Does that mean $\frac{\partial t}{\partial\dot{q_m}}=0$ and $\frac{\partial t}{\partial q_m}=0$? Why?

Clearly, $\frac{\partial q_m}{\partial t}\neq0$.

 

[Happiness]

I don't know what Eq. (5.41) is, but you should get the form-invariant Euler-Lagrange equations also in the new coordinates, i.e., you have given
$$L'(q,\dot{q},t)=L[x(q,t);\dot{x}(q,t),t].$$
where
$$\dot{x}^i=\dot{q}^k \frac{\partial x^i}{\partial q^k}+\partial_t x^i.$$
In this equation the $\partial_t x^i$ means the derivative of the explicit time dependence of $x^i(q,t)$.

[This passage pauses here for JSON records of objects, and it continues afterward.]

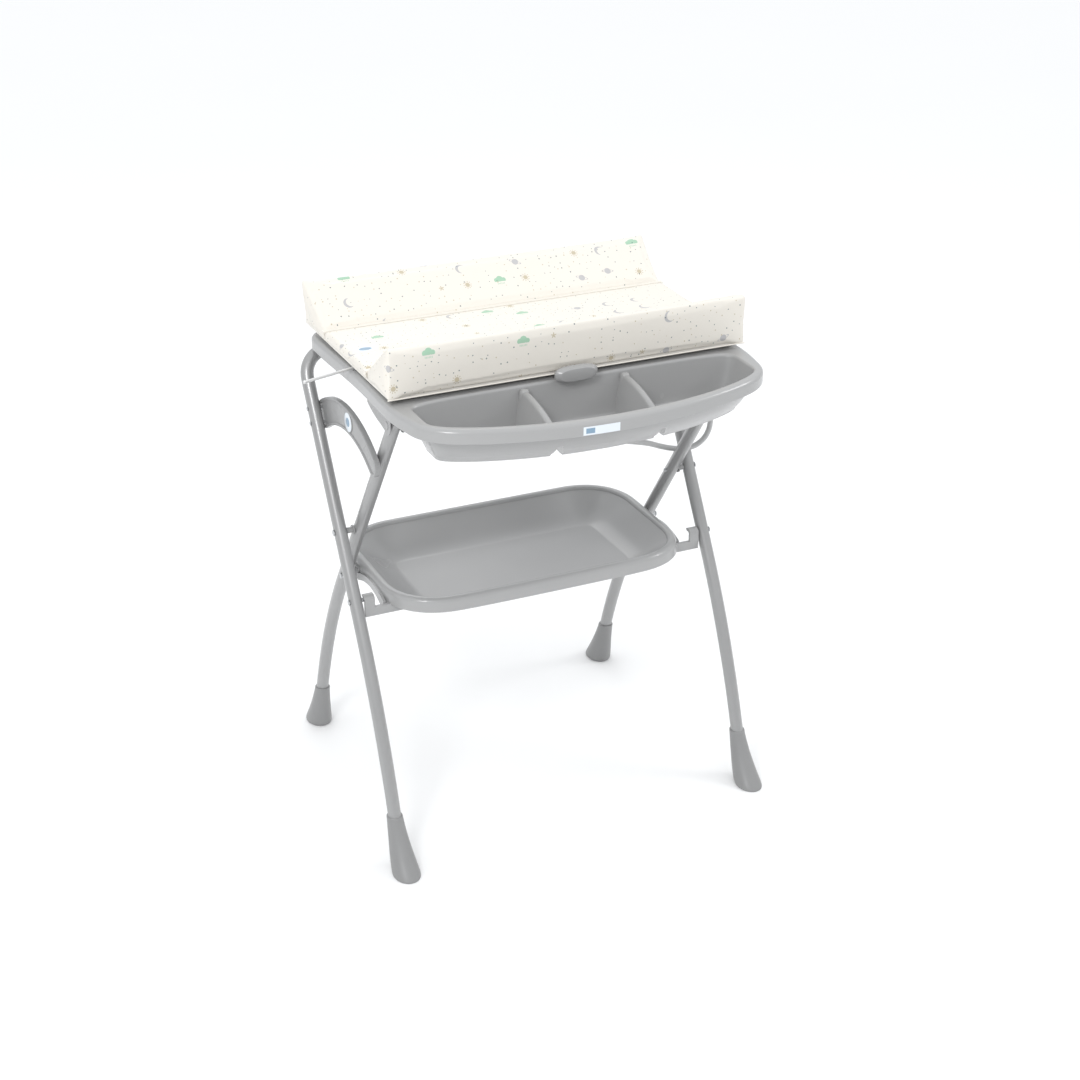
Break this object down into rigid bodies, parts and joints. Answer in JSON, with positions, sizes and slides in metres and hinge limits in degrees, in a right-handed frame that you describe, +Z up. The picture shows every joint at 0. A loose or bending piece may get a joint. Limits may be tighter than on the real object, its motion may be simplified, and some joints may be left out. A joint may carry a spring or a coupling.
{
  "type": "changing table",
  "caption": "Folding baby changing table on a scissor tube frame, with a moulded bath tub, front cups, a padded flip-up mat, a towel bar and a low shelf tray.",
  "frame": {"origin": "centre of the footprint's bounding rectangle, on the floor", "axes": "+X to the right as seen from the user's side, +Y to the rear (the higher bolster is at the front, -Y), +Z up"},
  "size_m": [0.8714, 0.7488, 1.02],
  "materials": {
    "frame_paint": "satin grey powder coat on bent steel tube",
    "grey_moulding": "glossy light grey injection-moulded plastic",
    "boot_plastic": "satin mid grey moulded plastic",
    "zinc_fastener": "zinc-plated rivets and pins",
    "dark_grey_plastic": "semi-gloss darker grey moulded plastic",
    "bumper_rubber": "soft matte rubber",
    "printed_mat_cover": "cream wipe-clean vinyl with a sparse printed night-sky pattern",
    "white_board": "white plastic-edged board",
    "hose_plastic": "light grey flexible plastic",
    "label_white": "satin printed sticker, plain"
  },
  "bodies": {
    "outer_frame": {"outer_leg_left": "frame_paint", "outer_leg_right": "frame_paint", "rear_crossbar": "frame_paint", "front_boot_left": "boot_plastic", "front_boot_right": "boot_plastic", "scissor_pin_left": "zinc_fastener", "scissor_pin_right": "zinc_fastener", "scissor_spacer_left": "dark_grey_plastic", "scissor_spacer_right": "dark_grey_plastic", "shelf_hook_pin_left": "zinc_fastener", "shelf_hook_pin_right": "zinc_fastener", "guide_arm": "dark_grey_plastic", "guide_arm_rivet_lower": "zinc_fastener", "guide_arm_rivet_upper": "zinc_fastener"},
    "inner_frame": {"inner_leg_left": "frame_paint", "inner_leg_right": "frame_paint", "tub_hinge_bar": "frame_paint", "rear_boot_left": "boot_plastic", "rear_boot_right": "boot_plastic", "shelf_pivot_pin_left": "zinc_fastener", "shelf_pivot_pin_right": "zinc_fastener", "guide_pin": "zinc_fastener"},
    "tub": {"bath_tub": "grey_moulding", "tub_hinge_bracket_left": "dark_grey_plastic", "tub_hinge_bracket_right": "dark_grey_plastic", "crossbar_saddle_left": "dark_grey_plastic", "crossbar_saddle_right": "dark_grey_plastic", "drain_fitting": "dark_grey_plastic", "drain_hose": "hose_plastic", "hose_end_plug": "dark_grey_plastic", "hose_clip": "grey_moulding", "mat_hinge_base_left": "dark_grey_plastic", "mat_hinge_base_right": "dark_grey_plastic", "mat_hinge_pin_left": "zinc_fastener", "mat_hinge_pin_right": "zinc_fastener", "mat_bumper_left": "bumper_rubber", "mat_bumper_right": "bumper_rubber", "towel_bar_screw": "zinc_fastener"},
    "mat": {"mat_board": "white_board", "mat_centre_pad": "printed_mat_cover", "mat_front_bolster": "printed_mat_cover", "mat_rear_bolster": "printed_mat_cover", "mat_handle": "dark_grey_plastic", "mat_hinge_leaf_left": "dark_grey_plastic", "mat_hinge_leaf_right": "dark_grey_plastic"},
    "towel_bar": {"towel_bar": "frame_paint"},
    "drain_plug": {"drain_plug": "hose_plastic"},
    "shelf": {"shelf_tray": "grey_moulding"}
  },
  "joints": [
    {"name": "frame_fold", "type": "hinge", "parent": "outer_frame", "child": "inner_frame", "pos_m": [0.033, 0.049, 0.584], "axis": [-1, 0, 0], "range_deg": [0, 50], "deforming": ["drain_hose"]},
    {"name": "tub_tilt", "type": "hinge", "parent": "inner_frame", "child": "tub", "pos_m": [0.033, -0.14391, 0.87], "axis": [1, 0, 0], "range_deg": [0, 123]},
    {"name": "shelf_tilt", "type": "hinge", "parent": "inner_frame", "child": "shelf", "pos_m": [0.033, 0.131, 0.447], "axis": [-1, 0, 0], "range_deg": [0, 25]},
    {"name": "mat_flip", "type": "hinge", "parent": "tub", "child": "mat", "pos_m": [0.033, 0.256, 0.916], "axis": [-1, 0, 0], "range_deg": [0, 100]},
    {"name": "towel_swing", "type": "hinge", "parent": "tub", "child": "towel_bar", "pos_m": [-0.305, 0.0225, 0.9185], "axis": [0, 0, -1], "range_deg": [0, 100]},
    {"name": "drain_plug_lift", "type": "slide", "parent": "tub", "child": "drain_plug", "axis": [0, 0, 1], "range_m": [0, 0.03]}
  ],
  "couplings": [
    {"joint": "tub_tilt", "follows": "frame_fold", "ratio": 2.46},
    {"joint": "shelf_tilt", "follows": "frame_fold", "ratio": 0.5}
  ]
}
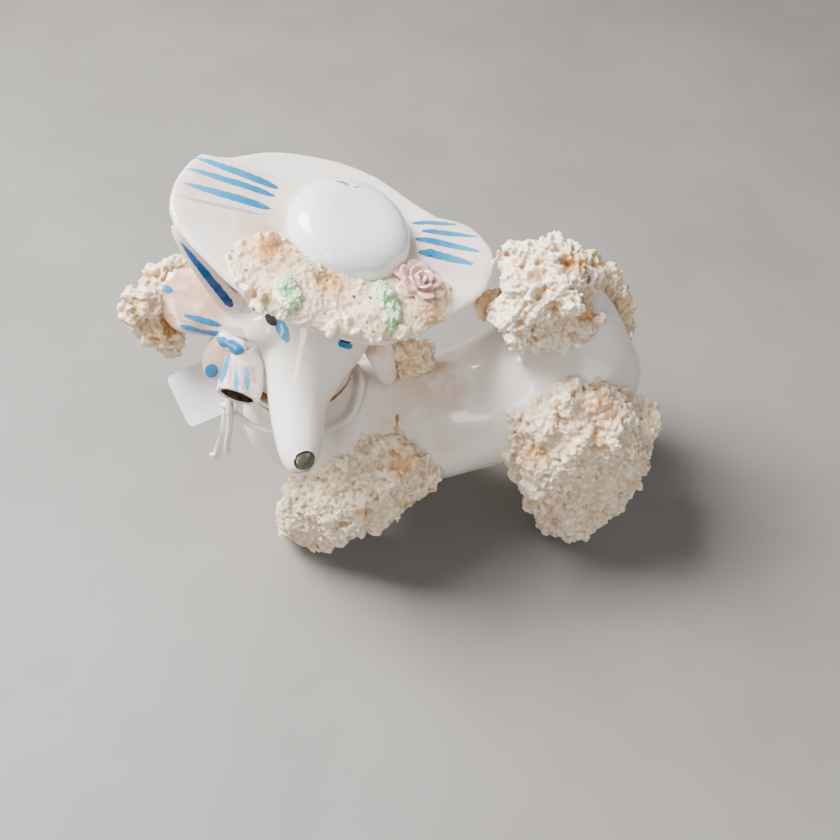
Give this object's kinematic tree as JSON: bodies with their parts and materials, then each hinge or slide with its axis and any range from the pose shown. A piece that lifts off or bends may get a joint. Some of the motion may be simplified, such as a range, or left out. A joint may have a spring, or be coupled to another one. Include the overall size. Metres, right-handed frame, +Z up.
{
  "type": "dog figurine",
  "caption": "Glazed porcelain poodle in a picture hat, with rough clay fur, painted details and a blank card on a string.",
  "frame": {"origin": "middle of the figure's box, on the ground under its feet", "axes": "+Z up, -X towards the dog's chest, -Y towards the side that its face looks to"},
  "size_m": [0.1172, 0.0599, 0.0999],
  "materials": {
    "white_glaze": "gloss",
    "clay_fur": "satin",
    "hat_glaze": "gloss",
    "crown_glaze": "gloss",
    "blue_glaze": "gloss",
    "mint_glaze": "satin",
    "rose_glaze": "gloss",
    "pink_glaze": "gloss",
    "gilt_ribbon": "gloss",
    "card": "matte",
    "cotton": "matte"
  },
  "bodies": {
    "figurine": {"torso": "white_glaze", "neck": "white_glaze", "head": "white_glaze", "tail": "white_glaze", "front_left_leg": "white_glaze", "front_right_leg": "white_glaze", "rear_left_leg": "white_glaze", "rear_right_leg": "white_glaze", "front_left_cuff": "clay_fur", "front_right_cuff": "clay_fur", "rear_left_cuff": "clay_fur", "rear_right_cuff": "clay_fur", "tail_pompom": "clay_fur", "rump_fur": "clay_fur", "side_tuft": "clay_fur", "hat_brim": "hat_glaze", "hat_crown": "crown_glaze", "hat_tie": "blue_glaze", "flower_bed": "clay_fur", "leaf_spray_right": "mint_glaze", "leaf_spray_left": "mint_glaze", "rose": "rose_glaze", "right_ear": "pink_glaze", "left_ear": "pink_glaze", "right_ear_fur": "clay_fur", "left_ear_fur": "clay_fur", "neck_ribbon": "gilt_ribbon", "bow_knot": "blue_glaze", "bow_loop": "pink_glaze", "ribbon_tail": "pink_glaze", "tag_string": "cotton", "string_knot": "cotton", "string_end_knot": "cotton", "string_frayed_end": "cotton"},
    "price_tag_card": {"price_tag": "card"}
  },
  "joints": [
    {"name": "tag_swing", "type": "hinge", "parent": "figurine", "child": "price_tag_card", "pos_m": [-0.0407, -0.00445, 0.05975], "axis": [0.309, -0.6725, -0.6725], "range_deg": [0, 50]}
  ]
}
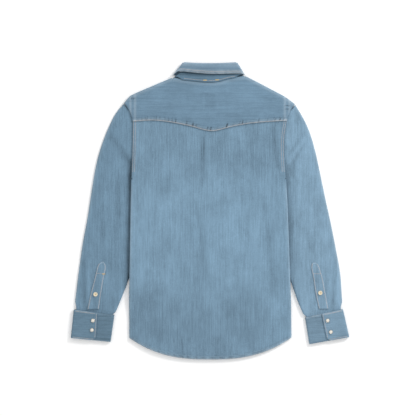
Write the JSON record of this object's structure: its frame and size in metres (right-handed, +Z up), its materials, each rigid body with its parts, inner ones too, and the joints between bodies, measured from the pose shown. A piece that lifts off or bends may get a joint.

Then the equations of motion in the new coordinates read
$$\frac{\partial L'}{\partial q^k}-\frac{\mathrm{d}}{\mathrm{d} t} \frac{\partial L'}{\partial \dot{q}^k}=0.$$

What you wrote is claim 5.2, where (5.41) is found. But the proof seems to omit the term $\frac{\partial L}{\partial t}\frac{\partial t}{\partial\dot{q_m}}$ in (5.41).

 

[Orodruin]

Does that mean $\frac{\partial t}{\partial\dot{q_m}}=0$ and $\frac{\partial t}{\partial q_m}=0$? Why?

Clearly, $\frac{\partial q_m}{\partial t}\neq0$.

In general, for partial derivatives, $\partial x^i/\partial y^j$ is not equal to the reciprocal of $\partial y^j/\partial x^i$. You need to consider what these functions actually are functions of and what variable change you are considering. In this case you are keeping t as an independent variable and its parial derivative wrt anything else is zero.

 

[vanhees71]

There is no such term! It doesn't even make any sense, or how do you define it?